COLLECTED DATA start

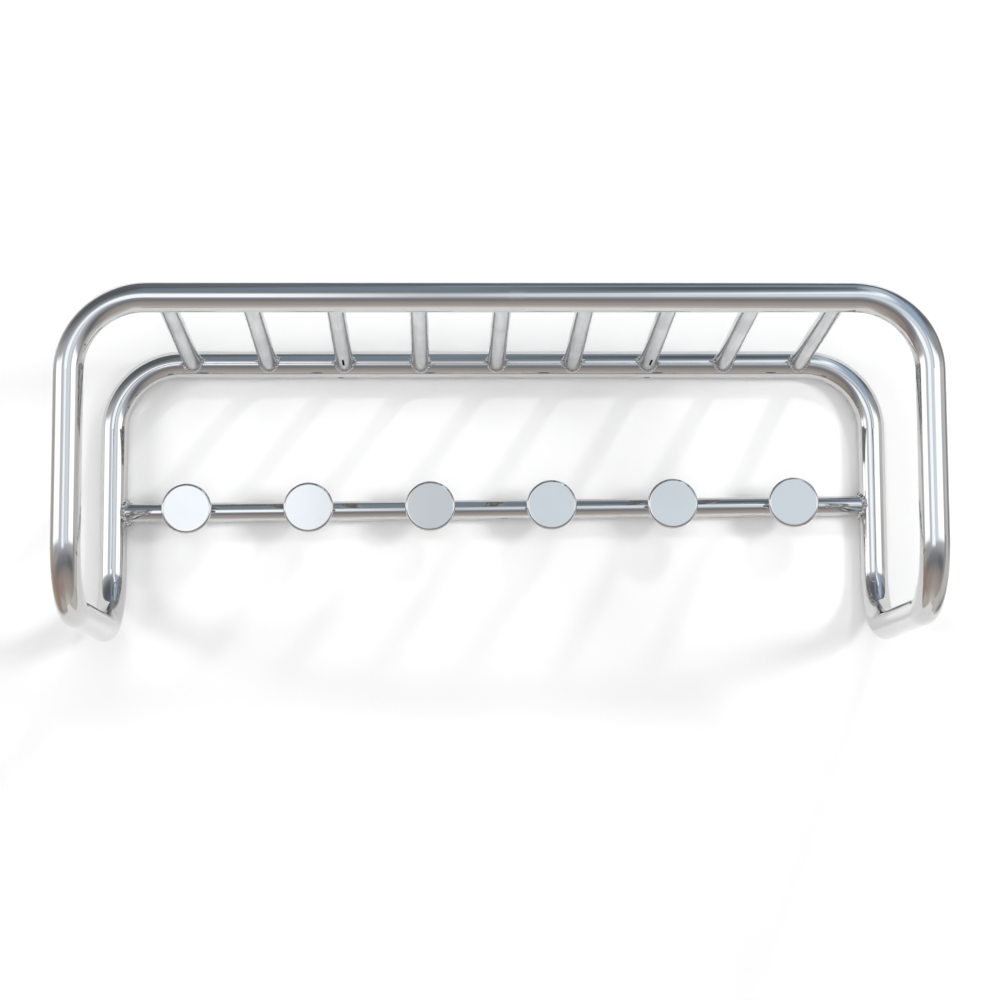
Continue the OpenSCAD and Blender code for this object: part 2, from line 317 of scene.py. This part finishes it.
bar_x = [(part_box(name)[0].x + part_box(name)[1].x) / 2 for name in bar_names]
to_rear = np.array([0, rear_tube_y - front_tube_y, rear_tube_z - front_tube_z])
to_rear = to_rear / np.linalg.norm(to_rear)
tube_axis = np.array([1.0, 0, 0])
rear_beads = [saddle_bead(np.array([x, rear_tube_y, rear_tube_z]), -to_rear, tube_axis,
                          frame_tube_r, bar_r, bead_r=0.0013, scales=20, ear=1.1, seed=40 + i)
              for i, x in enumerate(bar_x)]
front_beads = [saddle_bead(np.array([x, front_tube_y, front_tube_z]), to_rear, tube_axis,
                           frame_tube_r, bar_r, bead_r=0.0011, scales=28, ear=0.3, seed=60 + i)
               for i, x in enumerate(bar_x)]
join_closed("shelf_rear_beads", rear_beads, chrome, "shelf_rear_welds")
join_closed("shelf_front_beads", front_beads, chrome, "shelf_front_welds")


# ---------------------------------------------------------------------------
# The hook rail: 18 mm steel tube between the rear legs, notched and welded
# round both of them, in the same bright chrome.
# ---------------------------------------------------------------------------

rail_r = 0.009
leg_x = 0.351
rail_left_z, rail_right_z = -0.139, -0.133
rail_ends = np.array([[-leg_x, rear_tube_y, rail_left_z], [leg_x, rear_tube_y, rail_right_z]])
rail_run = (rail_ends[1] - rail_ends[0]) / np.linalg.norm(rail_ends[1] - rail_ends[0])
dress(chrome, "hook_rail")
leg_axis = np.array([0, 0, 1.0])
for side, end, inward, seed in (("left", rail_ends[0], rail_run, 81),
                                ("right", rail_ends[1], -rail_run, 82)):
    bead = saddle_bead(end, inward, leg_axis, frame_tube_r, rail_r,
                       bead_r=0.0022, scales=17, ear=0.2, seed=seed)
    join_closed("rail_%s_bead" % side, [bead], chrome, "rail_%s_weld" % side)


# ---------------------------------------------------------------------------
# The six hooks: a turned steel neck welded to the rail, and a turned disc with
# a rounded rim, plugged on the neck and welded behind. Both are bright chrome.
# ---------------------------------------------------------------------------

hook_numbers = range(1, 7)
neck_r = 0.005
disc_t = 0.004
flat_r = 1.0  # so wide a tube that its side is flat, for the bead behind a disc
dress(chrome, *["hook_neck_%d" % i for i in hook_numbers],
      *["hook_disc_%d" % i for i in hook_numbers])
to_wall = np.array([0, 1.0, 0])
neck_beads = []
for i in hook_numbers:
    low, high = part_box("hook_disc_%d" % i)
    root = np.array([(low.x + high.x) / 2, rear_tube_y, (low.z + high.z) / 2])
    neck_beads.append(saddle_bead(root, -to_wall, tube_axis, rail_r, neck_r,
                                  bead_r=0.00085, scales=22, ear=0.1, seed=100 + i))
    behind = root * [1, 0, 1] + (low.y + disc_t) * to_wall
    neck_beads.append(saddle_bead(behind - flat_r * to_wall, to_wall, tube_axis, flat_r, neck_r,
                                  bead_r=0.0007, scales=22, ear=0.0, seed=120 + i))
join_closed("hook_neck_beads", neck_beads, chrome, "hook_neck_welds")


# ---------------------------------------------------------------------------
# The studio: a white board behind the rack, a pale floor far below, lamps, and
# a wide surround of pale and dark cards that only the chrome reflects.
# ---------------------------------------------------------------------------


def flat_sheet(name, corners, paper):
    """One flat four-cornered sheet of the studio, of that paper."""
    mesh = bpy.data.meshes.new(name)
    mesh.from_pydata(corners, [], [(0, 1, 2, 3)])
    mesh.materials.append(paper)
    made = bpy.data.objects.new(name, mesh)
    bpy.context.scene.collection.objects.link(made)
    return made


def upright_sheet(name, half, y, low, high, paper):
    """A sheet that stands at y and faces the room, half to each side and from low to high."""
    corners = [(-half, y, low), (half, y, low), (half, y, high), (-half, y, high)]
    return flat_sheet(name, corners, paper)


def lifted_paper(name, colour, lift, see_through_back):
    """Matt paper that catches shadows, plus a little light of its own for the camera and for
    rays reflected by metal, so that it reads as white. Its back can be see-through."""
    made = bpy.data.materials.new(name)
    made.use_nodes = True
    tree = made.node_tree
    tree.nodes.clear()
    link = tree.links.new
    out = value_node(tree, "ShaderNodeOutputMaterial")
    matt = value_node(tree, "ShaderNodeBsdfDiffuse")
    matt.inputs["Color"].default_value = (*colour, 1.0)
    glow = value_node(tree, "ShaderNodeEmission")
    path = value_node(tree, "ShaderNodeLightPath")
    seen = value_node(tree, "ShaderNodeMath", operation="MAXIMUM")
    link(path.outputs["Is Camera Ray"], seen.inputs[0])
    link(path.outputs["Is Glossy Ray"], seen.inputs[1])
    seen_all = value_node(tree, "ShaderNodeMath", operation="MAXIMUM")
    link(seen.outputs[0], seen_all.inputs[0])
    link(path.outputs["Is Transmission Ray"], seen_all.inputs[1])
    amount = value_node(tree, "ShaderNodeMath", operation="MULTIPLY")
    amount.inputs[1].default_value = lift
    link(seen_all.outputs[0], amount.inputs[0])
    link(amount.outputs[0], glow.inputs["Strength"])
    both = value_node(tree, "ShaderNodeAddShader")
    link(matt.outputs[0], both.inputs[0])
    link(glow.outputs[0], both.inputs[1])
    if see_through_back:
        side = value_node(tree, "ShaderNodeNewGeometry")
        clear = value_node(tree, "ShaderNodeBsdfTransparent")
        pick = value_node(tree, "ShaderNodeMixShader")
        link(side.outputs["Backfacing"], pick.inputs[0])
        link(both.outputs[0], pick.inputs[1])
        link(clear.outputs[0], pick.inputs[2])
        link(pick.outputs[0], out.inputs["Surface"])
    else:
        link(both.outputs[0], out.inputs["Surface"])
    return made


board_paper = lifted_paper("board_paper", (0.9, 0.9, 0.9), lift=0.04, see_through_back=True)
floor_paper = lifted_paper("floor_paper", (0.8, 0.8, 0.8), lift=0.92, see_through_back=False)
floor_z = -1.65
floor_half = 14
upright_sheet("wall_board", half=0.52, y=0.0005, low=-0.66, high=0.38, paper=board_paper)
wall = upright_sheet("wall_beyond", half=2.4, y=0.001, low=floor_z, high=1.6, paper=board_paper)
floor_corners = [(-floor_half, -floor_half, floor_z), (floor_half, -floor_half, floor_z),
                 (floor_half, floor_half, floor_z), (-floor_half, floor_half, floor_z)]
ground = flat_sheet("floor", floor_corners, floor_paper)
# Metal shows the board but not the rest of the wall or the floor
wall.visible_glossy = False
ground.visible_glossy = False


def surround_light(across, rise):
    """The light of the surround as an array of colours. across is the angle to the right of
    straight ahead of the rack and rise the angle above level, both in degrees. The room's own
    tone runs with rise, and each card covers it where smooth steps at its four sides say. The
    cards stand for a room's windows, its skylight, its brown wall on the left and its floor."""
    rise_stops = [-90, -84, -76, -68, -55, -42, -30, -20, -10, -2, 10, 18, 26, 36, 50, 70, 90]
    tones = np.array([
        (.84, .79, .74), (.76, .71, .66), (.64, .59, .54), (.54, .49, .46), (.50, .45, .42),
        (.40, .36, .34), (.26, .27, .29), (.33, .34, .37), (.56, .58, .62), (.76, .80, .85),
        (.78, .82, .87), (.62, .65, .68), (.38, .39, .41), (.19, .21, .23), (.14, .155, .17),
        (.155, .17, .185), (.24, .27, .30)])
    light = np.stack([np.interp(rise, rise_stops, tones[:, k]) for k in range(3)], -1)
    cards = [
        # across, rise, half long, half wide, lean, edge, colour
        (-112, -62, 18, 16, 0, 16, (.66, .60, .54)),
        (112, -60, 26, 16, 0, 16, (.76, .73, .70)),
        (-120, -14, 20, 20, 0, 18, (.52, .42, .33)),
        (-95, -32, 18, 16, 0, 18, (.44, .32, .26)),
        (-60, -50, 24, 10, 0, 18, (.48, .37, .33)),
        (-112, 4, 16, 10, 0, 14, (.60, .53, .49)),
        (-75, -12, 22, 6, 0, 10, (.54, .48, .46)),
        (100, -16, 22, 28, 0, 20, (.76, .73, .69)),
        (72, -18, 7, 24, 0, 12, (.40, .39, .39)),
        (40, -28, 22, 6, 0, 14, (.22, .215, .225)),
        (84, 22, 30, 7, 0, 10, (.46, .46, .47)),
        (116, 28, 9, 30, 0, 14, (.22, .22, .22)),
        (-112, 42, 12, 18, 0, 22, (.58, .57, .55)),
        (-6, 54, 12, 22, 0, 18, (.28, .35, .42)),
        (50, 80, 56, 6, 0, 12, (.33, .43, .54)),
        (42, 42, 34, 18, 45, 20, (.50, .64, .82)),
        (21, 31, 22, 4, 47, 10, (1.5, 1.6, 1.7)),
        (62, 62, 34, 7, 12, 14, (.66, .75, .82)),
        (80, 47, 14, 4, 0, 10, (.28, .36, .44)),
        (-68, 7, 23, 8, 0, 6, (1.8, 1.8, 1.8)),
        (-15, 3, 12, 13, 0, 7, (1.5, 1.58, 1.66)),
        (9, 6, 9, 10, 0, 6, (1.0, 1.1, 1.18)),
        (45, 7, 19, 9, 0, 6, (1.8, 1.8, 1.8)),
        (-142, 38, 18, 20, 0, 18, (1.65, 1.64, 1.62)),
        (144, 46, 14, 14, 0, 18, (1.4, 1.45, 1.5)),
        (180, 72, 28, 12, 0, 12, (.16, .19, .22)),
        (180, -46, 42, 42, 0, 14, (1.07, 1.05, 1.03)),
    ]
    for centre, height, long, wide, lean, edge, colour in cards:
        right = (across - centre + 180) % 360 - 180
        up = rise - height
        c, s = np.cos(np.radians(lean)), np.sin(np.radians(lean))
        far = np.stack([np.abs(c * right + s * up) - long, np.abs(c * up - s * right) - wide])
        near = np.clip(0.5 - far / edge, 0, 1)
        cover = (near * near * (3 - 2 * near)).prod(0)[..., None]
        light = light * (1 - cover) + np.array(colour) * cover
    return light


surround_r = 5.0
surround_middle = [0, -0.15, -0.1]
turn, rise = np.meshgrid(np.radians(np.linspace(-180, 180, 361)[:-1]),
                         np.radians(np.linspace(-90, 90, 181)), indexing="ij")
way = np.stack([np.sin(turn) * np.cos(rise), -np.cos(turn) * np.cos(rise), np.sin(rise)], -1)
shell_index = np.arange(turn.size).reshape(turn.shape)
shell_next = np.roll(shell_index, -1, 0)
shell_faces = np.stack([shell_index[:, :-1], shell_next[:, :-1], shell_next[:, 1:], shell_index[:, 1:]],
                       -1).reshape(-1, 4)
shell = bpy.data.meshes.new("surround")
shell.from_pydata((surround_r * way + surround_middle).reshape(-1, 3).tolist(), [], shell_faces.tolist())
shell.polygons.foreach_set("use_smooth", np.ones(len(shell_faces), bool))
shade = shell.color_attributes.new("light", "FLOAT_COLOR", "POINT")
lit = np.concatenate([surround_light(np.degrees(turn), np.degrees(rise)), np.ones(turn.shape + (1,))], -1)
shade.data.foreach_set("color", lit.astype(np.float32).ravel())
surround = bpy.data.objects.new("surround", shell)
bpy.context.scene.collection.objects.link(surround)
glowing = bpy.data.materials.new("surround_cards")
glowing.use_nodes = True
glowing.node_tree.nodes.clear()
card_out = value_node(glowing.node_tree, "ShaderNodeOutputMaterial")
card_glow = value_node(glowing.node_tree, "ShaderNodeEmission")
card_light = value_node(glowing.node_tree, "ShaderNodeAttribute", attribute_name="light")
glowing.node_tree.links.new(card_light.outputs["Color"], card_glow.inputs["Color"])
glowing.node_tree.links.new(card_glow.outputs[0], card_out.inputs["Surface"])
glowing.cycles.emission_sampling = "NONE"
shell.materials.append(glowing)
# Only the metal sees the surround
surround.visible_camera = False
surround.visible_diffuse = False
surround.visible_shadow = False
surround.visible_transmission = False
surround.visible_volume_scatter = False


def area_lamp(name, place, target, size, power):
    """A square lamp at place that faces target. Metal doesn't show it."""
    lamp = bpy.data.lights.new(name, "AREA")
    lamp.size = size
    lamp.energy = power
    made = bpy.data.objects.new(name, lamp)
    bpy.context.scene.collection.objects.link(made)
    back = np.array(place, float) - np.array(target, float)
    back = back / np.linalg.norm(back)
    right = np.cross([0, 0, 1.0], back)
    right = right / np.linalg.norm(right)
    up = np.cross(back, right)
    made.matrix_world = Matrix([[right[k], up[k], back[k], place[k]] for k in range(3)]
                               + [[0, 0, 0, 1]])
    made.visible_glossy = False


rack_middle = (0, 0, -0.15)
for name, place, size, power in (
        ("key_lamp", (1.0, -1.6, 1.5), 0.12, 9),
        ("side_lamp", (1.6, -1.6, 0.2), 0.3, 6.4),
        ("side_lamp_far", (2.4, -2.8, 0.1), 0.6, 26),
        ("front_lamp", (0, -4.5, -0.2), 3.5, 19),
        ("front_lamp_high", (-0.25, -4.5, 0.5), 2.5, 25),
        ("front_lamp_low", (-0.25, -4.5, -0.6), 1.8, 20),
        ("front_lamp_right", (2.2, -4.0, -0.1), 1.8, 14.5),
        ("high_lamp", (0, -2.2, 2.4), 2.4, 9),
        ("top_lamp", (0, -1.2, 1.6), 1.5, 8),
        ("left_lamp", (-3.2, -2.0, 0), 1.2, 49)):
    area_lamp(name, place, rack_middle, size, power)

world = bpy.data.worlds.new("studio_air")
bpy.context.scene.world = world
world.use_nodes = True
tree = world.node_tree
air = tree.nodes["Background"]
path = value_node(tree, "ShaderNodeLightPath")
first = value_node(tree, "ShaderNodeMath", operation="MAXIMUM")
second = value_node(tree, "ShaderNodeMath", operation="MAXIMUM")
strength = value_node(tree, "ShaderNodeMapRange")
tree.links.new(path.outputs["Is Camera Ray"], first.inputs[0])
tree.links.new(path.outputs["Is Glossy Ray"], first.inputs[1])
tree.links.new(first.outputs[0], second.inputs[0])
tree.links.new(path.outputs["Is Transmission Ray"], second.inputs[1])
tree.links.new(second.outputs[0], strength.inputs["Value"])
strength.inputs["To Min"].default_value = 0.0
strength.inputs["To Max"].default_value = 1.0
air.inputs["Color"].default_value = (1, 1, 1, 1)
tree.links.new(strength.outputs["Result"], air.inputs["Strength"])

bpy.context.scene.view_settings.view_transform = "Standard"

yaw, pitch, roll = -0.023899, 0.128551, 0.004711
turned = (np.array(Matrix.Rotation(yaw, 3, "Z")) @ np.array(Matrix.Rotation(pitch, 3, "X"))
          @ np.array(Matrix.Rotation(roll, 3, "Y")))
lens = bpy.data.cameras.new("camera")
lens.lens = 93.6
lens.sensor_width = 36.0
camera = bpy.data.objects.new("camera", lens)
bpy.context.scene.collection.objects.link(camera)
stand = (-0.052033, -2.398756, -0.435709)
camera.matrix_world = Matrix([[turned[k, 0], turned[k, 2], -turned[k, 1], stand[k]] for k in range(3)]
                             + [[0, 0, 0, 1]])
bpy.context.scene.camera = camera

COLLECTED DATA end

= GIVEN EXERCISE =
Identify the lines that hold the word "scene". Copy every one of them.

= ANSWER IN FULL =
Continue the OpenSCAD and Blender code for this object: part 2, from line 317 of scene.py. This part finishes it.
    bpy.context.scene.collection.objects.link(made)
bpy.context.scene.collection.objects.link(surround)
    bpy.context.scene.collection.objects.link(made)
bpy.context.scene.world = world
bpy.context.scene.view_settings.view_transform = "Standard"
bpy.context.scene.collection.objects.link(camera)
bpy.context.scene.camera = camera